----- Dataset content

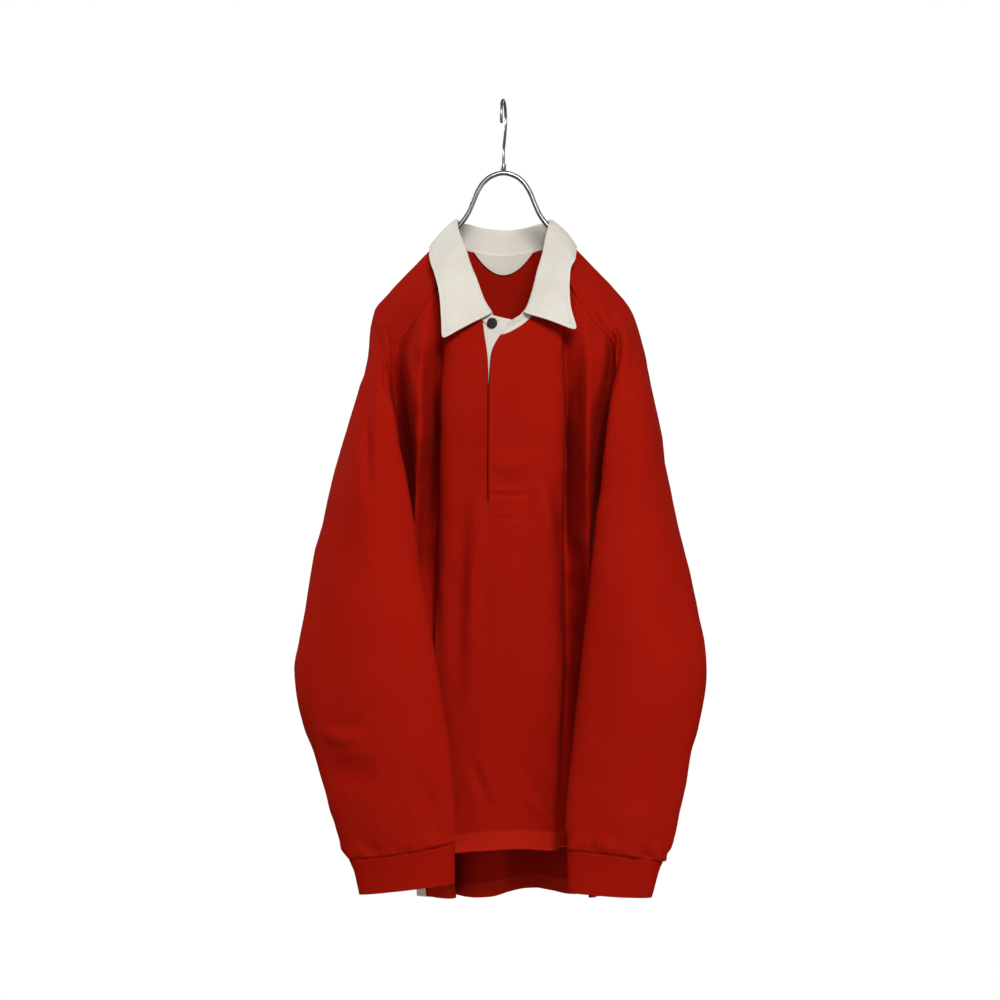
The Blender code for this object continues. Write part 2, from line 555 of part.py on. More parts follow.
def vent_tape(back, columns):
    """Tape on the inner face of the back, beside a vent, from a little below the vent's top."""
    first = BACK_DOWNS.index(VENT_TOP)
    rows = lining(back[first:], grid_normals(back)[first:], columns)
    rows[0] = [point.lerp(below, VENT_TAPE_DROP) for point, below in zip(rows[0], rows[1])]
    return rows


def columns_of(order, divisions):
    """The column of each named line in a panel's grid."""
    return {name: sum(divisions[:i]) for i, name in enumerate(order)}


def neckline(grids):
    """Points from the facing's end round the neck to the slit's over edge, and where each line meets them."""
    front = columns_of(FRONT_ORDER, FRONT_DIVISIONS)
    sleeve = columns_of(SLEEVE_ORDER, SLEEVE_DIVISIONS)
    last = sleeve["back"]
    walk = (
        ("placket_under", FACING_LINES, "end", "between"),
        ("front", front, "under", "seam_r"),
        ("sleeve_right", {name: last - column for name, column in sleeve.items()}, "front", "back"),
        ("back", columns_of(BACK_ORDER, BACK_DIVISIONS), "seam_r", "seam_l"),
        ("sleeve_left", sleeve, "back", "front"),
        ("front", front, "seam_l", "over"),
    )
    points, marks = [], {}
    for panel, columns, start, end in walk:
        names = {column: name for name, column in columns.items()}
        step = 1 if columns[end] > columns[start] else -1
        for column in range(columns[start], columns[end] + step, step):
            point = grids[panel][0][column]
            if not points or (point - points[-1]).length > SEAM_GAP:
                points.append(point)
            marks[panel, names.get(column)] = len(points) - 1
    return points, marks


STAND_ROWS = 2
ROLL_RISE = 0.0030
ROLL_WIDTH = 0.0065
FALL_SHARES = (0.0, 0.33, 0.67, 1.0)
FALL_BULGE = 0.0030


def collar_grids(grids):
    """The stand, from the neck seam up to the roll, and the fall, over it and down to its edge."""
    seam, marks = neckline(grids)
    lengths = [0.0]
    for a, b in zip(seam, seam[1:]):
        lengths.append(lengths[-1] + (b - a).length)
    knots = [lengths[marks[row.panel, row.line]] for row in COLLAR]
    curve = Curve(knots, [row.roll for row in COLLAR])
    roll = [curve.at(length) for length in lengths]
    stand = [
        [low.lerp(high, r / STAND_ROWS) for low, high in zip(seam, roll)] for r in range(STAND_ROWS + 1)
    ]
    leaf = [row for row in COLLAR if row.edge]
    first, last = (marks[row.panel, row.line] for row in (leaf[0], leaf[-1]))
    edges = Curve([lengths[marks[row.panel, row.line]] for row in leaf], [row.edge for row in leaf])
    columns = []
    for c in range(first, last + 1):
        out = Vector((0, 0, 1)).cross(roll[c + 1] - roll[c - 1]).normalized()
        rise = (roll[c] - seam[c]).normalized()
        columns.append(fall_column(roll[c], rise, out, edges.at(lengths[c])))
    return stand, [[column[i] for column in columns] for i in range(len(columns[0]))]


def fall_column(top, rise, out, end):
    """One line of the fall: up from the roll, over, and down to the free edge."""
    turned = top + rise * ROLL_RISE * 0.35 + out * ROLL_WIDTH
    column = [
        top,
        top + rise * ROLL_RISE * 0.8 + out * ROLL_WIDTH * 0.15,
        top + rise * ROLL_RISE + out * ROLL_WIDTH * 0.55,
    ]
    for share in FALL_SHARES:
        column.append(turned.lerp(end, share) + out * FALL_BULGE * math.sin(math.pi * share))
    return column


UNDERARM_ROW = UPPER_DOWNS.index(0.0)
UPRIGHT = -0.999
# Keeps the pull at a corner of the border from growing without end as the corner sharpens.
SHARPEST_CORNER = 0.5


def face_normal(a, b, c):
    return (b - a).cross(c - a)


def grid_normals(rows):
    """Area-weighted outward normals of a grid whose rows run down and columns leftwards round."""
    normals = [[Vector() for _ in row] for row in rows]
    for r in range(len(rows) - 1):
        for c in range(len(rows[0]) - 1):
            corners = ((r, c), (r + 1, c), (r + 1, c + 1), (r, c + 1))
            a, b, d, e = (rows[i][j] for i, j in corners)
            normal = face_normal(a, b, d) + face_normal(a, d, e)
            for i, j in corners:
                normals[i][j] += normal
    return normals


def rim(rows):
    """Row and column of each point on a grid's border."""
    last_row, last_column = len(rows) - 1, len(rows[0]) - 1
    return [
        (r, c)
        for r in range(last_row + 1)
        for c in range(last_column + 1)
        if r in (0, last_row) or c in (0, last_column)
    ]


def share_seam_normals(grids, normals):
    """Gives points that meet at a seam the sum of their normals."""
    places = {}
    for name, rows in grids.items():
        for r, c in rim(rows):
            key = tuple(round(value * 1e5) for value in rows[r][c])
            places.setdefault(key, []).append(normals[name][r][c])
    for meeting in places.values():
        total = sum(meeting, Vector())
        for normal in meeting:
            normal[:] = total


def stand_underarms_upright(normals):
    """Where four seams meet at an underarm, each wall narrows to an upright edge."""
    for name in ("front", "back", "sleeve_right", "sleeve_left"):
        for c in (0, -1):
            normals[name][UNDERARM_ROW][c][:] = (0.0, 0.0, -1.0)


def quads_of(rows, holes):
    return [
        (r, c) for r in range(len(rows) - 1) for c in range(len(rows[0]) - 1) if (r, c) not in holes
    ]


def corners_of(r, c):
    return (r, c), (r + 1, c), (r + 1, c + 1), (r, c + 1)


def border_of(quads):
    """Sides of the quads that no other quad shares, each with the cloth on its left."""
    sides = set()
    for r, c in quads:
        corners = corners_of(r, c)
        for start, end in zip(corners, corners[1:] + corners[:1]):
            if (end, start) in sides:
                sides.remove((end, start))
            else:
                sides.add((start, end))
    return sorted(sides)


def pulled_in(rows, normals, border, gap):
    """The grid with its border drawn back along the cloth by half the seam gap."""
    inwards = {}
    for start, end in border:
        side = rows[end[0]][end[1]] - rows[start[0]][start[1]]
        for key in (start, end):
            normal = normals[key[0]][key[1]].normalized()
            inwards.setdefault(key, []).append(normal.cross(side).normalized())
    moved = [[point.copy() for point in row] for row in rows]
    for (r, c), (first, second) in inwards.items():
        if normals[r][c].normalized().z < UPRIGHT:
            along = 1 if c == 0 else c - 1
            moved[r][c] += (rows[r][along] - rows[r][c]).normalized() * gap * 3
        else:
            moved[r][c] += (first + second) * gap / 2 / max(1 + first.dot(second), SHARPEST_CORNER)
    return moved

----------

## Task to complete
Extract the data in full. Keep it word for word.

## Completed task
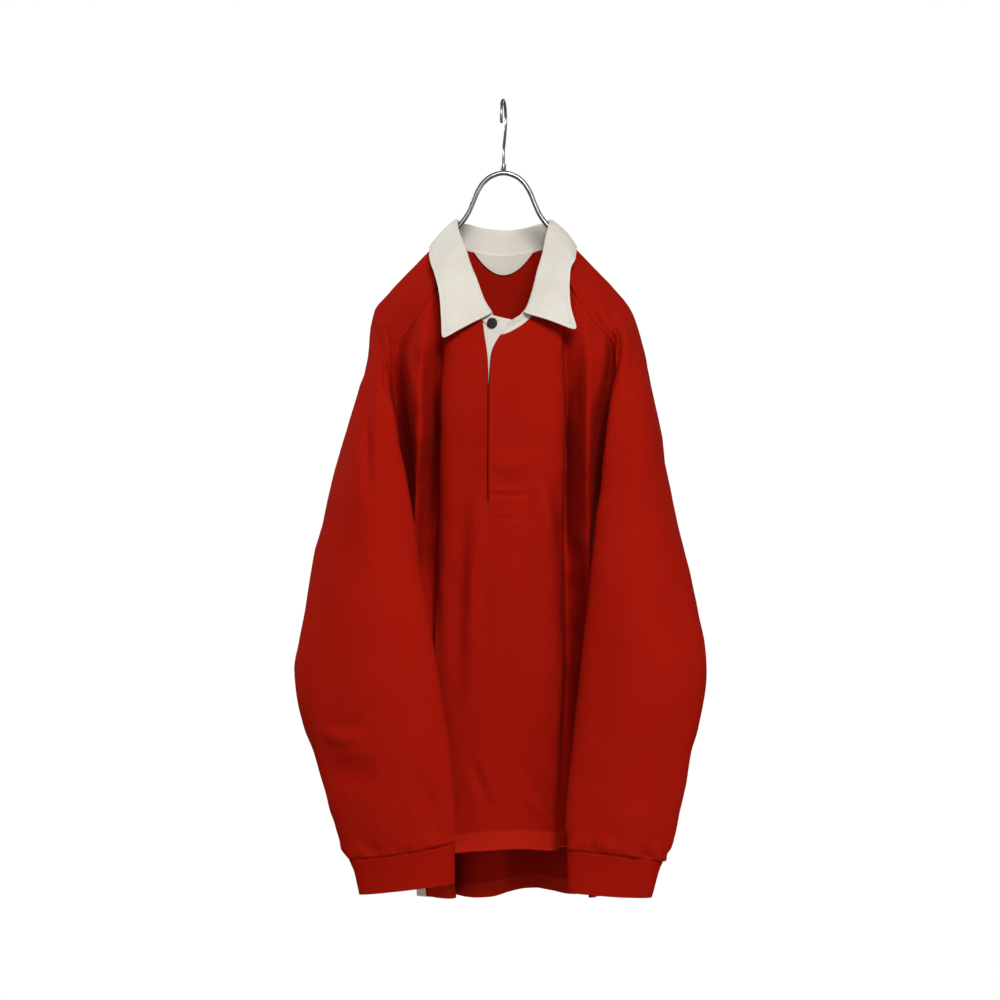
The Blender code for this object continues. Write part 2, from line 555 of part.py on. More parts follow.
def vent_tape(back, columns):
    """Tape on the inner face of the back, beside a vent, from a little below the vent's top."""
    first = BACK_DOWNS.index(VENT_TOP)
    rows = lining(back[first:], grid_normals(back)[first:], columns)
    rows[0] = [point.lerp(below, VENT_TAPE_DROP) for point, below in zip(rows[0], rows[1])]
    return rows


def columns_of(order, divisions):
    """The column of each named line in a panel's grid."""
    return {name: sum(divisions[:i]) for i, name in enumerate(order)}


def neckline(grids):
    """Points from the facing's end round the neck to the slit's over edge, and where each line meets them."""
    front = columns_of(FRONT_ORDER, FRONT_DIVISIONS)
    sleeve = columns_of(SLEEVE_ORDER, SLEEVE_DIVISIONS)
    last = sleeve["back"]
    walk = (
        ("placket_under", FACING_LINES, "end", "between"),
        ("front", front, "under", "seam_r"),
        ("sleeve_right", {name: last - column for name, column in sleeve.items()}, "front", "back"),
        ("back", columns_of(BACK_ORDER, BACK_DIVISIONS), "seam_r", "seam_l"),
        ("sleeve_left", sleeve, "back", "front"),
        ("front", front, "seam_l", "over"),
    )
    points, marks = [], {}
    for panel, columns, start, end in walk:
        names = {column: name for name, column in columns.items()}
        step = 1 if columns[end] > columns[start] else -1
        for column in range(columns[start], columns[end] + step, step):
            point = grids[panel][0][column]
            if not points or (point - points[-1]).length > SEAM_GAP:
                points.append(point)
            marks[panel, names.get(column)] = len(points) - 1
    return points, marks


STAND_ROWS = 2
ROLL_RISE = 0.0030
ROLL_WIDTH = 0.0065
FALL_SHARES = (0.0, 0.33, 0.67, 1.0)
FALL_BULGE = 0.0030


def collar_grids(grids):
    """The stand, from the neck seam up to the roll, and the fall, over it and down to its edge."""
    seam, marks = neckline(grids)
    lengths = [0.0]
    for a, b in zip(seam, seam[1:]):
        lengths.append(lengths[-1] + (b - a).length)
    knots = [lengths[marks[row.panel, row.line]] for row in COLLAR]
    curve = Curve(knots, [row.roll for row in COLLAR])
    roll = [curve.at(length) for length in lengths]
    stand = [
        [low.lerp(high, r / STAND_ROWS) for low, high in zip(seam, roll)] for r in range(STAND_ROWS + 1)
    ]
    leaf = [row for row in COLLAR if row.edge]
    first, last = (marks[row.panel, row.line] for row in (leaf[0], leaf[-1]))
    edges = Curve([lengths[marks[row.panel, row.line]] for row in leaf], [row.edge for row in leaf])
    columns = []
    for c in range(first, last + 1):
        out = Vector((0, 0, 1)).cross(roll[c + 1] - roll[c - 1]).normalized()
        rise = (roll[c] - seam[c]).normalized()
        columns.append(fall_column(roll[c], rise, out, edges.at(lengths[c])))
    return stand, [[column[i] for column in columns] for i in range(len(columns[0]))]


def fall_column(top, rise, out, end):
    """One line of the fall: up from the roll, over, and down to the free edge."""
    turned = top + rise * ROLL_RISE * 0.35 + out * ROLL_WIDTH
    column = [
        top,
        top + rise * ROLL_RISE * 0.8 + out * ROLL_WIDTH * 0.15,
        top + rise * ROLL_RISE + out * ROLL_WIDTH * 0.55,
    ]
    for share in FALL_SHARES:
        column.append(turned.lerp(end, share) + out * FALL_BULGE * math.sin(math.pi * share))
    return column


UNDERARM_ROW = UPPER_DOWNS.index(0.0)
UPRIGHT = -0.999
# Keeps the pull at a corner of the border from growing without end as the corner sharpens.
SHARPEST_CORNER = 0.5


def face_normal(a, b, c):
    return (b - a).cross(c - a)


def grid_normals(rows):
    """Area-weighted outward normals of a grid whose rows run down and columns leftwards round."""
    normals = [[Vector() for _ in row] for row in rows]
    for r in range(len(rows) - 1):
        for c in range(len(rows[0]) - 1):
            corners = ((r, c), (r + 1, c), (r + 1, c + 1), (r, c + 1))
            a, b, d, e = (rows[i][j] for i, j in corners)
            normal = face_normal(a, b, d) + face_normal(a, d, e)
            for i, j in corners:
                normals[i][j] += normal
    return normals


def rim(rows):
    """Row and column of each point on a grid's border."""
    last_row, last_column = len(rows) - 1, len(rows[0]) - 1
    return [
        (r, c)
        for r in range(last_row + 1)
        for c in range(last_column + 1)
        if r in (0, last_row) or c in (0, last_column)
    ]


def share_seam_normals(grids, normals):
    """Gives points that meet at a seam the sum of their normals."""
    places = {}
    for name, rows in grids.items():
        for r, c in rim(rows):
            key = tuple(round(value * 1e5) for value in rows[r][c])
            places.setdefault(key, []).append(normals[name][r][c])
    for meeting in places.values():
        total = sum(meeting, Vector())
        for normal in meeting:
            normal[:] = total


def stand_underarms_upright(normals):
    """Where four seams meet at an underarm, each wall narrows to an upright edge."""
    for name in ("front", "back", "sleeve_right", "sleeve_left"):
        for c in (0, -1):
            normals[name][UNDERARM_ROW][c][:] = (0.0, 0.0, -1.0)


def quads_of(rows, holes):
    return [
        (r, c) for r in range(len(rows) - 1) for c in range(len(rows[0]) - 1) if (r, c) not in holes
    ]


def corners_of(r, c):
    return (r, c), (r + 1, c), (r + 1, c + 1), (r, c + 1)


def border_of(quads):
    """Sides of the quads that no other quad shares, each with the cloth on its left."""
    sides = set()
    for r, c in quads:
        corners = corners_of(r, c)
        for start, end in zip(corners, corners[1:] + corners[:1]):
            if (end, start) in sides:
                sides.remove((end, start))
            else:
                sides.add((start, end))
    return sorted(sides)


def pulled_in(rows, normals, border, gap):
    """The grid with its border drawn back along the cloth by half the seam gap."""
    inwards = {}
    for start, end in border:
        side = rows[end[0]][end[1]] - rows[start[0]][start[1]]
        for key in (start, end):
            normal = normals[key[0]][key[1]].normalized()
            inwards.setdefault(key, []).append(normal.cross(side).normalized())
    moved = [[point.copy() for point in row] for row in rows]
    for (r, c), (first, second) in inwards.items():
        if normals[r][c].normalized().z < UPRIGHT:
            along = 1 if c == 0 else c - 1
            moved[r][c] += (rows[r][along] - rows[r][c]).normalized() * gap * 3
        else:
            moved[r][c] += (first + second) * gap / 2 / max(1 + first.dot(second), SHARPEST_CORNER)
    return moved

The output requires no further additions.